Average speedup results obtained for FFT task graphs as a function of CCR

5.3.3 Systolic array task graphs

In systolic array task graphs, the number of nodes is \(n^2\) and number of edges are \(2n(n+1)\) where n is the number of nodes on a path from the start node to the centre node. A systolic array task graph for \(\hbox {n} = 3\) is shown in Fig. 15. The values of n used in this experiment are varied from 5 to 20 with an interval of 5. As the structure of this graph is known, we use different values of CCR as [0.1, 1, 10] to carry out experiments.

Fig. 15
figure 15

A systolic array task graph for \(\hbox {n} = 3\)

The average NSL results of systolic array graphs for the different number of nodes are shown in Fig. 16. For each set of task graphs, the ECP algorithm produces better schedules than other algorithms. Overall, the ECP algorithm gives an improvement of 9.35, 41.55, 37.08, 35.13, and 21.64 percent over the EZ, LC, CPPS and LOCAL scheduling algorithms respectively.

The average NSL results of systolic array graphs for the different values of CCR are shown in Fig. 17. For CCR = 0.10, the ECP algorithm provides an improvement of 2.40, 1.04, 2.14, and 1.38 percent over the EZ, LC, CPPS and LOCAL scheduling algorithms respectively. For CCR = 1, the ECP algorithm provides an improvement of 7.58, 6.34, 12.02, and 4.55 percent over the EZ, LC, CPPS and LOCAL scheduling algorithms respectively. For CCR = 10, the ECP algorithm provides an improvement of 11.36, 52.06, 27.59, and 7.56 percent over the EZ, LC, CPPS and LOCAL scheduling algorithms respectively.

Fig. 16
figure 16

Average NSL results obtained for systolic array task graphs as a function of number of nodes

Fig. 17
figure 17

Average NSL results obtained for systolic array task graphs as a function of CCR

The average Speedup results of systolic array graphs for the different number of nodes are shown in Fig. 18. For each set of task graphs, the ECP algorithm produces better schedules than other algorithms. Overall, the ECP algorithm gives an improvement of 5.39, 8.48, 58.09, 49.61, and 8.38 percent over the EZ, LC, CPPS and LOCAL scheduling algorithms respectively.

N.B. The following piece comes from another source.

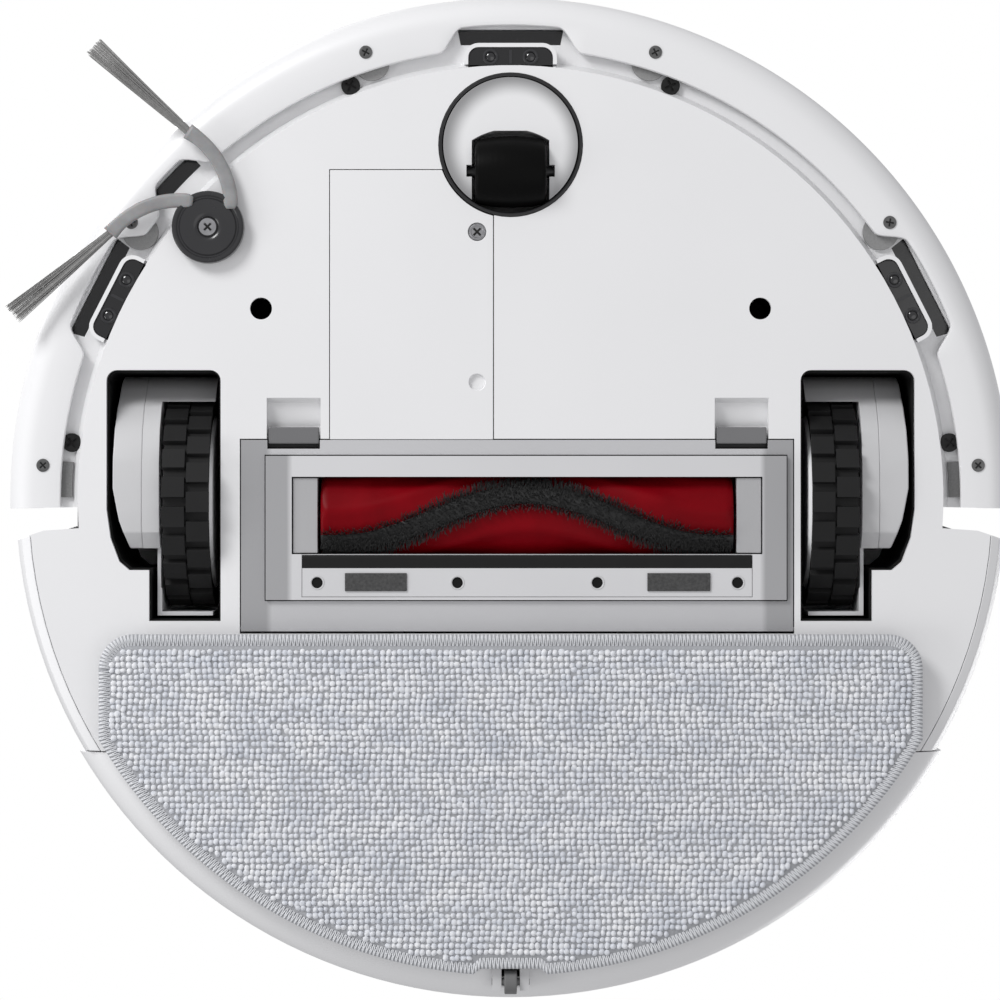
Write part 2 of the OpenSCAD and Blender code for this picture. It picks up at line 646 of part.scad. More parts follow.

The average Speedup results of systolic array graphs for the different values of CCR are shown in Fig. 19. For CCR = 0.10, the ECP algorithm provides an improvement of 2.59, 0.92, 2.43, and 2.24 percent over the EZ, LC, CPPS and LOCAL scheduling algorithms respectively. For CCR = 1, the ECP algorithm provides an improvement of 8.08, 5.65, 13.15, and 5.43 percent over the EZ, LC, CPPS and LOCAL scheduling algorithms respectively. For CCR = 10, the ECP algorithm provides an improvement of 10.55, 50.33, 21.94, and 8.35 percent over the EZ, LC, CPPS and LOCAL scheduling algorithms respectively.

Fig. 18
figure 18

Average speedup results obtained for systolic array task graphs as a function of number of nodes

Fig. 19
figure 19

Average speedup results obtained for systolic array task graphs as a function of CCR

6 Conclusion

We have proposed and explained here a clustering-based scheduling algorithm that makes use of critical path, and we name it Effective Critical Path (ECP) algorithm, for the problem of task scheduling in multiprocessors. The ECP algorithm goes for edge zeroing on critical paths for clustering the tasks. The complexity of the ECP algorithm works out to be \(O(|V|^2(|V|+|E|))\), where |E| represents the number of edges and |V| denotes the number of tasks in the task graph. The performance of this ECP algorithm is compared with four well-known clustering-based scheduling algorithms such as EZ, LC, CPPS, and LOCAL. The comparative study is based on two types of task graphs such as randomly generated benchmark task graphs and task graphs that correspond to real-world applications. The task graphs derived from real-world applications are Gaussian Elimination, fast Fourier transform and systolic array. The ECP algorithm proposed here significantly outperforms the said algorithms in terms of average NSL and average speedup for all types of task graphs considered in this work. For future work, the proposed task scheduling algorithm may be suitably extended for heterogeneous multiprocessors or may be integrated with the existing duplication-based task scheduling strategies for different real-world applications.